5) We subconsciously bias our data, through a number of fallacies, which leads to conclusions that have little bearing on the real world.

In most real world situations, we more closely resemble multivariate distribution then normal distribution. What this leaves us with is very few cases in the real world that get the point that we can use normal distribution with complete faith, especially in any short period of time. Using it and its associated tools with blind loyalty can lead to groups making misguided assumptions about their own data, and lead to poor decision making. It is not “wrong” but it is also not “right”. It is simple another measure of the meaning of a specific outcome.

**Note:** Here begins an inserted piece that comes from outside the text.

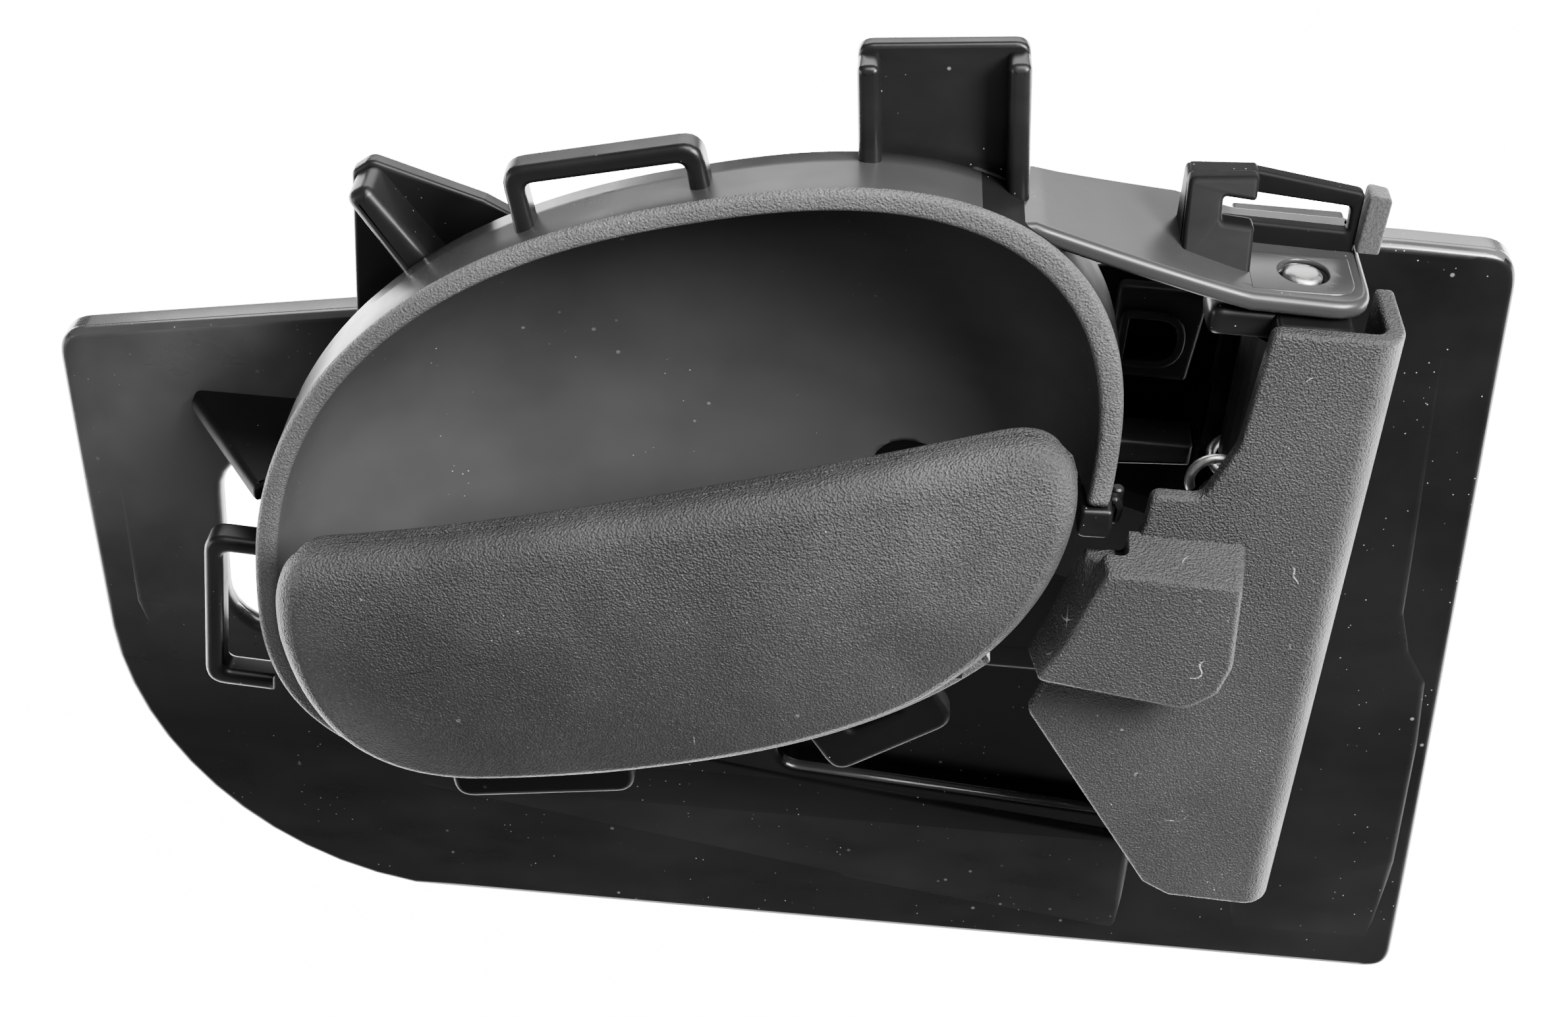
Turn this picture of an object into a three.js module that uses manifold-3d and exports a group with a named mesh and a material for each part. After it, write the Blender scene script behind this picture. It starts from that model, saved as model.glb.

Even if the central limit theory worked perfectly in real world situations, you still have to deal with the differences between statistical significance and significance. Just because something is not due to noise, it does not mean that it answers the real question at hand. There is no magical solutions to remove the need for an understanding of the discipline of testing nor the design of tests that answer questions instead of just pick the better of two options.

So how then can we use this data?

The best answer is to understand that there is no “perfect” tool to make decisions. You are always going to need multiple measures, and some human evaluation to improve the accuracy of a decision. A simple look at the graph and having good rules around when you look at or leverage statistical measures can dramatically improve their value. Not just running a test because you can, and instead focusing on understanding the relative value of actions is going to insure you get the value you desire. Statistics is not evil, but you can not just have blind faith. Each situation and each data set represents its own challenge, so the best thing you can do is focus on the key disciplines of making good decisions. These tools help inform you, but are not meant to replace discipline and your ability to interpret the data and the context for the data.